One recurring issue is protecting the power feed to a cabinet while leaving incoming Ethernet cables exposed. The result is predictable: the PSU survives, but the switch, PLC port or remote I/O card does not. Another common mistake is assuming shielded cable alone provides surge protection. Shielding has a role in EMC performance, but it does not replace a properly selected surge device.

There is also a tendency to treat every port equally. In reality, some links are low risk and some are obvious exposure points. A practical design focuses protection where the cable route, asset value and operational consequence justify it. That keeps the solution commercially sensible without leaving critical links vulnerable.

A practical engineering approach

For most industrial projects, the right question is not whether Ethernet needs protection in theory. It is where surge exposure exists, what the failure would cost, and how the protection strategy fits the network architecture. That assessment should consider cable routing, earthing, PoE requirements, data rate, enclosure layout and whether fibre is the better option for part of the system.

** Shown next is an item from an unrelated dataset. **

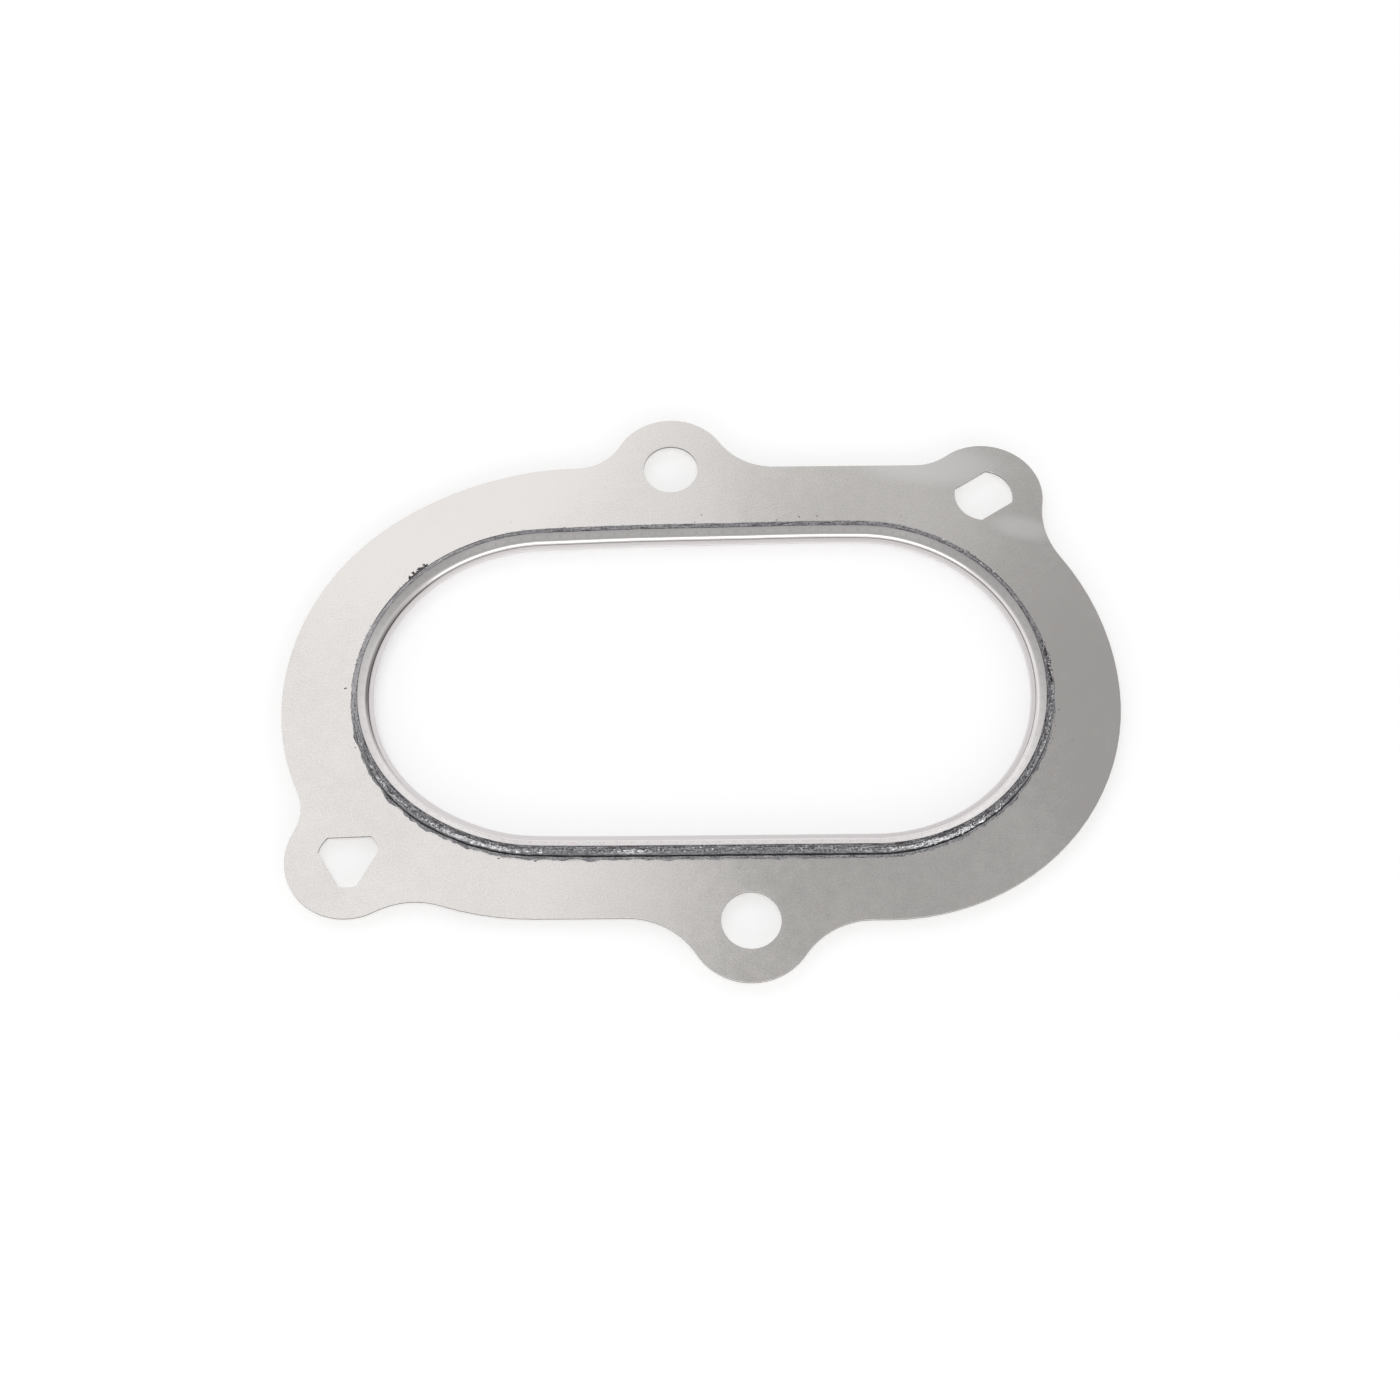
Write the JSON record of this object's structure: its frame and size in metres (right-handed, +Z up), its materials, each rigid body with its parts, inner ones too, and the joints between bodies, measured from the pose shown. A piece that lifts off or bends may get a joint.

This is where working with a technical supplier matters. Product selection on surge current alone is not enough. The device has to suit the application, the cabinet and the network performance target. For industrial buyers, that means looking beyond a part number and treating protection as part of the communications design.

If your site depends on copper Ethernet to keep machines, remote assets or process systems online, surge protection deserves the same level of attention as any other critical interface. A well-specified solution is rarely noticed on a good day, which is exactly the point.